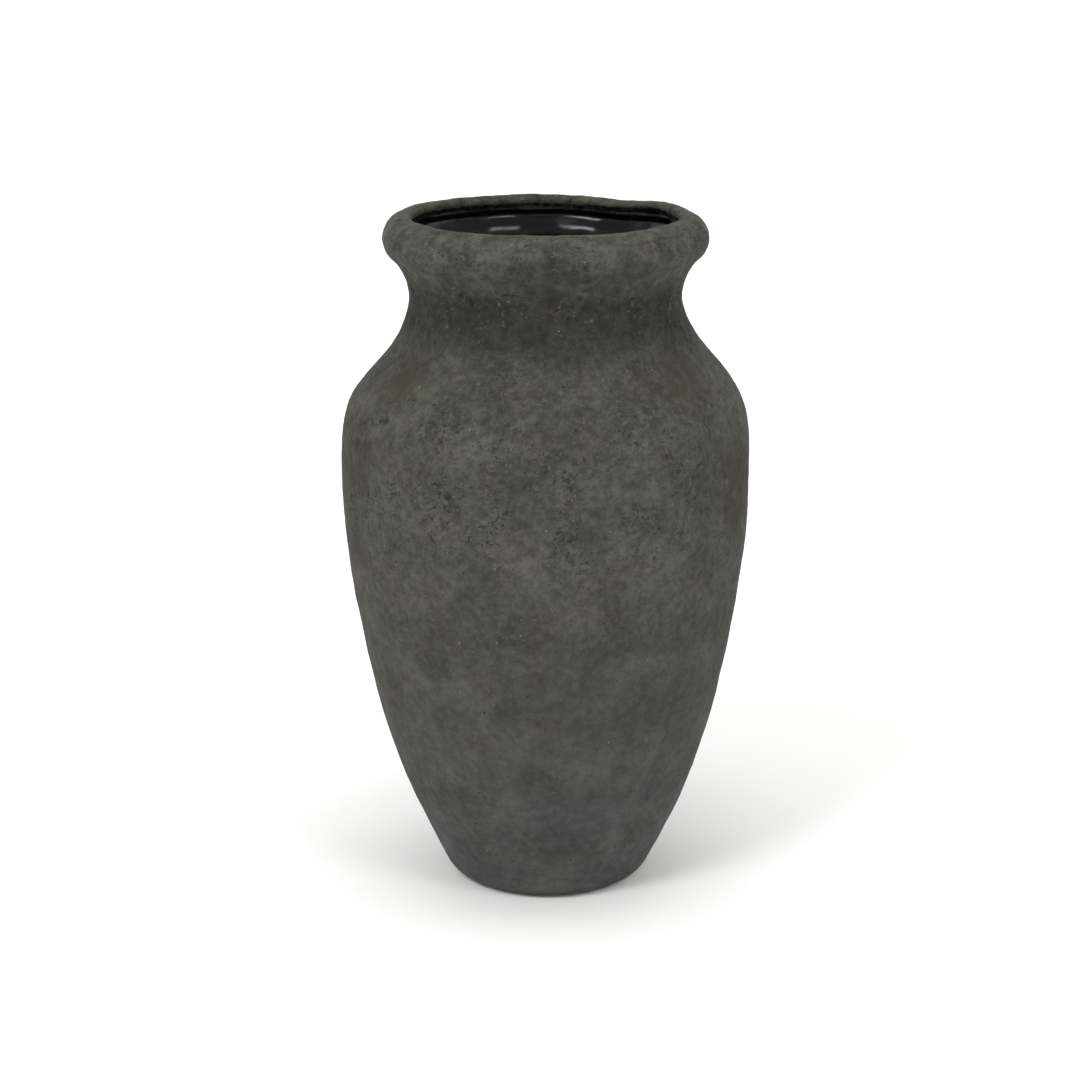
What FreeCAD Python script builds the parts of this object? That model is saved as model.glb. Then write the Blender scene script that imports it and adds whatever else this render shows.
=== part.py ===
import FreeCAD, Part
import math
import os

# A wide-mouthed black clay jar, built by hand from seven luted clay sections: a foot
# slab, the foot, lower, belly and shoulder walls, a neck collar and a rolled rim coil.
# A coat of gritty slip covers the outside and the lip, and a glaze lines the inside.
# Millimetres, +Z up.  The origin is the middle of the flat foot, on the floor.
# Every section is an outline in the XZ plane (X is the radius), turned round Z.

# Driving dimensions of the outside
HEIGHT = 400.0
FOOT_FLAT_RADIUS = 49.2
FOOT_CORNER_RADIUS = 14.5
FOOT_WALL_ANGLE = 64.0  # degrees above level at which the wall leaves the foot
ROLL_RADIUS = 13.2  # rounding of the rolled rim, outside and on top
ROLL_AXIS_RADIUS = 80.6  # from the jar's axis to the middle of the roll
ROLL_START_ANGLE = -50.0  # degrees; where the neck runs into the roll
LIP_RADIUS = 3.6  # tighter rounding of the rim's inner edge

# Outside of the wall between the foot corner and the rim: (radius, height)
WALL_STATIONS = [
    (80.7, 48.5),
    (98.2, 101.0),
    (111.2, 161.7),
    (118.6, 222.0),
    (119.4, 262.0),
    (114.9, 291.0),
    (104.9, 307.2),
    (91.2, 323.4),
    (81.8, 339.5),
    (78.8, 351.7),
    (80.9, 364.0),
]

# Clay and coats
FOOT_THICKNESS = 12.0  # floor of the jar, glaze included
WALL_AT_FOOT = 12.0
WALL_AT_NECK = 8.4
COAT_THICKNESS = 0.8  # slip outside and glaze inside
BARE_FOOT_ANGLE = -55.0  # the slip is wiped off the foot corner below this angle

# Inside of the rim: the coil overhangs a crease, and the collar's edge bulges below it
CREASE_DROP = 11.8
CREASE_RADIUS = 78.6
BULGE_DROP = 17.2
BULGE_RADIUS = 75.2
THROAT_DROP = 28.0
THROAT_RADIUS = 72.4

# Inside of the foot: the floor is flat in the middle and sweeps up into the wall
FLOOR_FLAT_RADIUS = 34.0
FLOOR_SWEEP = (55.0, 22.5)  # radius and height halfway round the sweep

# Lap joints between the clay sections: (height outside, height inside)
LAP_WIDTH = 3.0
FOOT_JOINT = (14.0, 19.0)
FOOT_WALL_JOINT = (80.0, 87.0)
BELLY_JOINT = (150.0, 157.0)
SHOULDER_JOINT = (281.0, 287.0)
NECK_JOINT = (349.0, 355.0)
RIM_LAP_WIDTH = 4.0  # the rim's lap runs from the start of the roll to the crease

BEYOND = 300.0  # further out than anything in the section


def point(radius, height):
    return FreeCAD.Vector(radius, 0, height)


def on_circle(centre, radius, degrees):
    turn = math.radians(degrees)
    return centre + point(radius * math.cos(turn), radius * math.sin(turn))


def arc(centre, radius, start, end):
    middle = (start + end) / 2
    places = [on_circle(centre, radius, degrees) for degrees in (start, middle, end)]
    return Part.Arc(*places).toShape()


def line(start, end):
    return Part.LineSegment(start, end).toShape()


def smooth_curve(points, start_direction, end_direction):
    """A curve through all the points, with its end directions given as unit vectors."""
    curve = Part.BSplineCurve()
    ends = {"InitialTangent": start_direction, "FinalTangent": end_direction}
    curve.interpolate(Points=points, Scale=False, **ends)
    return curve


def sunk(curve, depth):
    """The same curve moved to its left by depth, which is into the clay."""
    if depth == 0:
        return curve
    knots = curve.getKnots()
    halfway = [(low + high) / 2 for low, high in zip(knots, knots[1:])]
    moved = []
    for place in sorted(knots + halfway):
        along = curve.tangent(place)[0]
        moved.append(curve.value(place) + point(-along.z, along.x) * depth)
    return smooth_curve(moved, curve.tangent(knots[0])[0], curve.tangent(knots[-1])[0])


foot_centre = point(FOOT_FLAT_RADIUS, FOOT_CORNER_RADIUS)
foot_end_angle = FOOT_WALL_ANGLE - 90
roll_centre = point(ROLL_AXIS_RADIUS, HEIGHT - ROLL_RADIUS)
roll_start = on_circle(roll_centre, ROLL_RADIUS, ROLL_START_ANGLE)
lip_centre = point(ROLL_AXIS_RADIUS, HEIGHT - LIP_RADIUS)

outside_curve = smooth_curve(
    [on_circle(foot_centre, FOOT_CORNER_RADIUS, foot_end_angle)]
    + [point(*station) for station in WALL_STATIONS]
    + [roll_start],
    on_circle(point(0, 0), 1, FOOT_WALL_ANGLE),
    on_circle(point(0, 0), 1, ROLL_START_ANGLE + 90),
)


def wall_thickness(height):
    return WALL_AT_FOOT + (WALL_AT_NECK - WALL_AT_FOOT) * height / HEIGHT


def inside_of(station):
    """The place on the inner face that lies square behind a place on the outside."""
    outer = point(*station)
    along = outside_curve.tangent(outside_curve.parameter(outer))[0]
    return outer + point(-along.z, along.x) * wall_thickness(outer.z)


inside_curve = smooth_curve(
    [
        on_circle(lip_centre, LIP_RADIUS, 180),
        point(CREASE_RADIUS, HEIGHT - CREASE_DROP),
        point(BULGE_RADIUS, HEIGHT - BULGE_DROP),
        point(THROAT_RADIUS, HEIGHT - THROAT_DROP),
    ]
    + [inside_of(station) for station in reversed(WALL_STATIONS[:-1])]
    + [point(*FLOOR_SWEEP), point(FLOOR_FLAT_RADIUS, FOOT_THICKNESS)],
    point(0, -1),
    point(-1, 0),
)


def outside_edges(depth):
    """From the bare foot up to the inner edge of the lip, sunk by depth."""
    return [
        arc(foot_centre, FOOT_CORNER_RADIUS - depth, BARE_FOOT_ANGLE, foot_end_angle),
        sunk(outside_curve, depth).toShape(),
        arc(roll_centre, ROLL_RADIUS - depth, ROLL_START_ANGLE, 90),
        arc(lip_centre, LIP_RADIUS - depth, 90, 180),
    ]


def inside_edges(depth):
    """From the inner edge of the lip down to the middle of the floor, sunk by depth."""
    floor_height = FOOT_THICKNESS - depth
    return [
        sunk(inside_curve, depth).toShape(),
        line(point(FLOOR_FLAT_RADIUS, floor_height), point(0, floor_height)),
    ]


def section(edges):
    return Part.Face(Part.Wire(Part.sortEdges(edges)[0]))


def middle_of_wall(joint):
    """Radius of the middle of the clay wall, halfway up a joint."""
    height = sum(joint) / 2
    level = line(point(0, height), point(BEYOND, height))
    crossings = [vertex.X for vertex in clay.common(level).Vertexes]
    return sum(crossings) / len(crossings)


def lap_line(joint, width):
    """A stepped lap across the wall, from far outside to the axis."""
    outside_height, inside_height = joint
    middle_radius = middle_of_wall(joint)
    return [
        point(BEYOND, outside_height),
        point(middle_radius + width / 2, outside_height),
        point(middle_radius - width / 2, inside_height),
        point(0, inside_height),
    ]


def level_line(height):
    return [point(BEYOND, height), point(0, height)]


def between(lower, upper):
    """The region between two lines that both run from far outside to the axis."""
    corners = lower + upper[::-1]
    return Part.Face(Part.makePolygon(corners + corners[:1]))


def only_solid(face, name):
    """Turn a section round the axis and check that it makes one sound solid."""
    shape = face.revolve(point(0, 0), FreeCAD.Vector(0, 0, 1), 360)
    solid = Part.Solid(shape.Shells[0])
    if not solid.isValid() or solid.Volume <= 0:
        raise ValueError(name + " is not a valid solid")
    print(name, round(solid.Volume / 1000, 1), "cm3")
    return solid


# The bare clay of the foot stands out from under the slip by the slip's thickness
slip_foot_edge = line(
    on_circle(foot_centre, FOOT_CORNER_RADIUS, BARE_FOOT_ANGLE),
    on_circle(foot_centre, FOOT_CORNER_RADIUS - COAT_THICKNESS, BARE_FOOT_ANGLE),
)
lip_seam = line(
    on_circle(lip_centre, LIP_RADIUS, 180),
    on_circle(lip_centre, LIP_RADIUS - COAT_THICKNESS, 180),
)
clay_floor = FOOT_THICKNESS - COAT_THICKNESS

slip = section(outside_edges(0) + outside_edges(COAT_THICKNESS) + [slip_foot_edge, lip_seam])
glaze = section(
    inside_edges(0)
    + inside_edges(COAT_THICKNESS)
    + [lip_seam, line(point(0, FOOT_THICKNESS), point(0, clay_floor))]
)
clay = section(
    [
        line(point(0, clay_floor), point(0, 0)),
        line(point(0, 0), point(FOOT_FLAT_RADIUS, 0)),
        arc(foot_centre, FOOT_CORNER_RADIUS, -90, BARE_FOOT_ANGLE),
        slip_foot_edge,
    ]
    + outside_edges(COAT_THICKNESS)
    + inside_edges(COAT_THICKNESS)
)

foot_line = lap_line(FOOT_JOINT, LAP_WIDTH)
foot_wall_line = lap_line(FOOT_WALL_JOINT, LAP_WIDTH)
belly_line = lap_line(BELLY_JOINT, LAP_WIDTH)
shoulder_line = lap_line(SHOULDER_JOINT, LAP_WIDTH)
neck_line = lap_line(NECK_JOINT, LAP_WIDTH)
rim_line = lap_line((roll_start.z, HEIGHT - CREASE_DROP), RIM_LAP_WIDTH)

sections = {
    "foot_slab": clay.common(between(level_line(0), foot_line)),
    "foot_wall": clay.common(between(foot_line, foot_wall_line)),
    "lower_wall": clay.common(between(foot_wall_line, belly_line)),
    "belly_wall": clay.common(between(belly_line, shoulder_line)),
    "shoulder_wall": clay.common(between(shoulder_line, neck_line)),
    "neck_collar": clay.common(between(neck_line, rim_line)),
    "rim_coil": clay.common(between(rim_line, level_line(HEIGHT))),
    "inner_glaze": glaze,
    "outer_slip": slip,
}

os.makedirs("parts", exist_ok=True)
for name, face in sections.items():
    only_solid(face.Faces[0], name).exportStep("parts/" + name + ".step")
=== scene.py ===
import bpy
import numpy as np
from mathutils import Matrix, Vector


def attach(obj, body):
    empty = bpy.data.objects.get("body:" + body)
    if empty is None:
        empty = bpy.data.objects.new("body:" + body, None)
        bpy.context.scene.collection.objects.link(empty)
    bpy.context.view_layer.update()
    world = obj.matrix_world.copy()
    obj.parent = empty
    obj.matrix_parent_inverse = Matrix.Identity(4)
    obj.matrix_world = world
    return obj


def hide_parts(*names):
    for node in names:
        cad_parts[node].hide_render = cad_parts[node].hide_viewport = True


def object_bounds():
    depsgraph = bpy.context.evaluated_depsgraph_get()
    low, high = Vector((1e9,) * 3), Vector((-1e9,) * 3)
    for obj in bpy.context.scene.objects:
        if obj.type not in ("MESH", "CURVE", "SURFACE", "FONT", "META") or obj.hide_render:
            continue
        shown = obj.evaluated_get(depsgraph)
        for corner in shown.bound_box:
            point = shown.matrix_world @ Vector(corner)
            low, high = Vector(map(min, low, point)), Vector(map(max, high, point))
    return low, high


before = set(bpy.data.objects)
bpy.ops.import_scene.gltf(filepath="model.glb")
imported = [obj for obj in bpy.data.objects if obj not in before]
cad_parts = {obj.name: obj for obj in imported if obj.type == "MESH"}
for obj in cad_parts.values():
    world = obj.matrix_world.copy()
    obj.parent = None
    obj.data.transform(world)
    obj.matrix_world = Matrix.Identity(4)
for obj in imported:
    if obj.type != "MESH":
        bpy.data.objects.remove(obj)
cad_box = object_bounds()

# A tall black clay jar: a gritty matte slip over hand-built clay, a rolled rim and a
# glossy black lining.  The outline repeats the CAD's, in its millimetres; MM turns it
# into metres by the frame's own height.  Angles run round +Z from +X, so the front,
# which faces the camera, is at -90 degrees.

HEIGHT = 400.0
MM = (cad_box[1].z - cad_box[0].z) / HEIGHT

# The outline, as in the CAD
FOOT_FLAT_RADIUS = 49.2
FOOT_CORNER_RADIUS = 14.5
FOOT_WALL_ANGLE = 64.0
BARE_FOOT_ANGLE = -55.0
ROLL_RADIUS = 13.2
ROLL_AXIS_RADIUS = 80.6
ROLL_START_ANGLE = -50.0
LIP_RADIUS = 3.6
WALL_STATIONS = [
    (80.7, 48.5),
    (98.2, 101.0),
    (111.2, 161.7),
    (118.6, 222.0),
    (119.4, 262.0),
    (114.9, 291.0),
    (104.9, 307.2),
    (91.2, 323.4),
    (81.8, 339.5),
    (78.8, 351.7),
    (80.9, 364.0),
]
WALL_AT_FOOT = 12.0
WALL_AT_NECK = 8.4
COAT_THICKNESS = 0.8
FLOOR_HEIGHT = 12.0
FLOOR_FLAT_RADIUS = 34.0
FLOOR_SWEEP = (55.0, 22.5)
INSIDE_RIM = [(78.6, 388.2), (75.2, 382.8), (72.4, 372.0)]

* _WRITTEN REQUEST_
Give again only the lines from the one bearing "foot_line = lap_line(FOOT_JOINT, LAP_WIDTH)" through the one bearing "if obj.type not", exactly as they stand.

* _WRITTEN RESPONSE_
foot_line = lap_line(FOOT_JOINT, LAP_WIDTH)
foot_wall_line = lap_line(FOOT_WALL_JOINT, LAP_WIDTH)
belly_line = lap_line(BELLY_JOINT, LAP_WIDTH)
shoulder_line = lap_line(SHOULDER_JOINT, LAP_WIDTH)
neck_line = lap_line(NECK_JOINT, LAP_WIDTH)
rim_line = lap_line((roll_start.z, HEIGHT - CREASE_DROP), RIM_LAP_WIDTH)

sections = {
    "foot_slab": clay.common(between(level_line(0), foot_line)),
    "foot_wall": clay.common(between(foot_line, foot_wall_line)),
    "lower_wall": clay.common(between(foot_wall_line, belly_line)),
    "belly_wall": clay.common(between(belly_line, shoulder_line)),
    "shoulder_wall": clay.common(between(shoulder_line, neck_line)),
    "neck_collar": clay.common(between(neck_line, rim_line)),
    "rim_coil": clay.common(between(rim_line, level_line(HEIGHT))),
    "inner_glaze": glaze,
    "outer_slip": slip,
}

os.makedirs("parts", exist_ok=True)
for name, face in sections.items():
    only_solid(face.Faces[0], name).exportStep("parts/" + name + ".step")
=== scene.py ===
import bpy
import numpy as np
from mathutils import Matrix, Vector


def attach(obj, body):
    empty = bpy.data.objects.get("body:" + body)
    if empty is None:
        empty = bpy.data.objects.new("body:" + body, None)
        bpy.context.scene.collection.objects.link(empty)
    bpy.context.view_layer.update()
    world = obj.matrix_world.copy()
    obj.parent = empty
    obj.matrix_parent_inverse = Matrix.Identity(4)
    obj.matrix_world = world
    return obj


def hide_parts(*names):
    for node in names:
        cad_parts[node].hide_render = cad_parts[node].hide_viewport = True


def object_bounds():
    depsgraph = bpy.context.evaluated_depsgraph_get()
    low, high = Vector((1e9,) * 3), Vector((-1e9,) * 3)
    for obj in bpy.context.scene.objects:
        if obj.type not in ("MESH", "CURVE", "SURFACE", "FONT", "META") or obj.hide_render:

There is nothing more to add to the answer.